Ryan has spearheaded a series of partisan House budget outlines that would significantly restructure Medicare and Medicaid and sharply reduce federal spending on those two programs. The Wisconsin Republican wants to convert Medicare into a defined-contribution, voucher-style program and change Medicaid into a capped state block grant program. Some experts say the plan would impose significantly higher costs on seniors.
But from the start of his presidential campaign last year, Trump repeatedly has promised he would not touch Medicare, Medicaid or Social Security, and has blasted Ryan for proposing to cut entitlements. “He's so anti-Medicare, Medicaid, Social Security,” Trump said of Ryan last fall.
Then, just before Trump held a big peace pow-wow with Ryan last month, his chief policy adviser, Sam Clover, signaled that Trump is open to the Ryan agenda on cutting and restructuring the nation's popular social insurance programs. “After the (Trump) administration has been in place, then we will start to take a look at all of the programs, including entitlement programs like Social Security and Medicare,” said Clovis, an economist who previously has backed Ryan-style restructuring of these programs.
Clovis said that while a President Trump would not seek any immediate changes in the social insurance programs, “we have to start taking a look not just at Medicare and Social Security but every program we have out there, because the budgetary discipline that we've shown over the last 84 years has been horrible.” The Trump adviser suggested that Trump might consider entitlement cuts after a few years of seeing the results of his tax reform plan and other fiscal policies.
That may have been part of the reason Ryan issued his lukewarm statement of support Thursday. “The House policy agenda has been the main focus of our dialogue,” Ryan wrote. “We've talked about the common ground this agenda can represent.

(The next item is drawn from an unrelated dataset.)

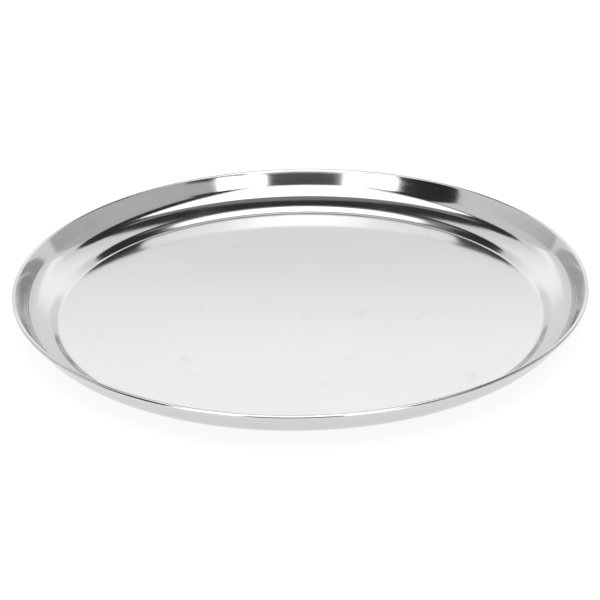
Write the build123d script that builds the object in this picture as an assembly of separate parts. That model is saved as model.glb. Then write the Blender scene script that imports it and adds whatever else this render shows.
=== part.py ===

We've discussed how the House can be a driver of policy ideas. We've talked about how important these reforms are to saving our country…. Through these conversations, I feel confident he would help us turn the ideas in this agenda into laws to help improve people's lives.”
Prior to Clovis' statement, there was general agreement among political experts that Trump probably wouldn't say anything during the campaign about entitlement reform, which likely Democratic nominee Hillary Clinton would use as powerful ammunition against him with older voters.
“Trump needs a very large portion of the over-60 vote, and he's not going to go near any change in Social Security or Medicare,” Robert Blendon, a professor of health policy and political analysis at the Harvard School of Public Health, said last month. “He has said one of the reasons Mitt Romney lost in 2012 is because he took up Ryan's proposal. He'll say flat out that the Ryan plan isn't where he's going.”
Nevertheless, it's expected that a House policy task force convened by Ryan to develop a healthcare policy proposal before the GOP convention in July will include Medicare and Medicaid restructuring as well as full repeal of the Affordable Care Act.
“For me, it's a question of how to move ahead on the ideas that I—and my House colleagues—have invested so much in through the years,” Ryan wrote in his Thursday op-ed piece. “It's not just a choice of two people, but of two visions for America. And House Republicans are helping shape that Republican vision by offering a bold policy agenda, by offering a better way ahead. Donald Trump can help us make it a reality.”
Democratic strategists are likely reheating their Medi-scare ad campaigns from previous elections, warning older voters about the possibility of Trump going after their beloved Medicare and Social Security benefits. Ryan's words will add weight to those warnings. “If I were a Democrat running for Congress, I would try to make the election about the Ryan plan,” Blendon said.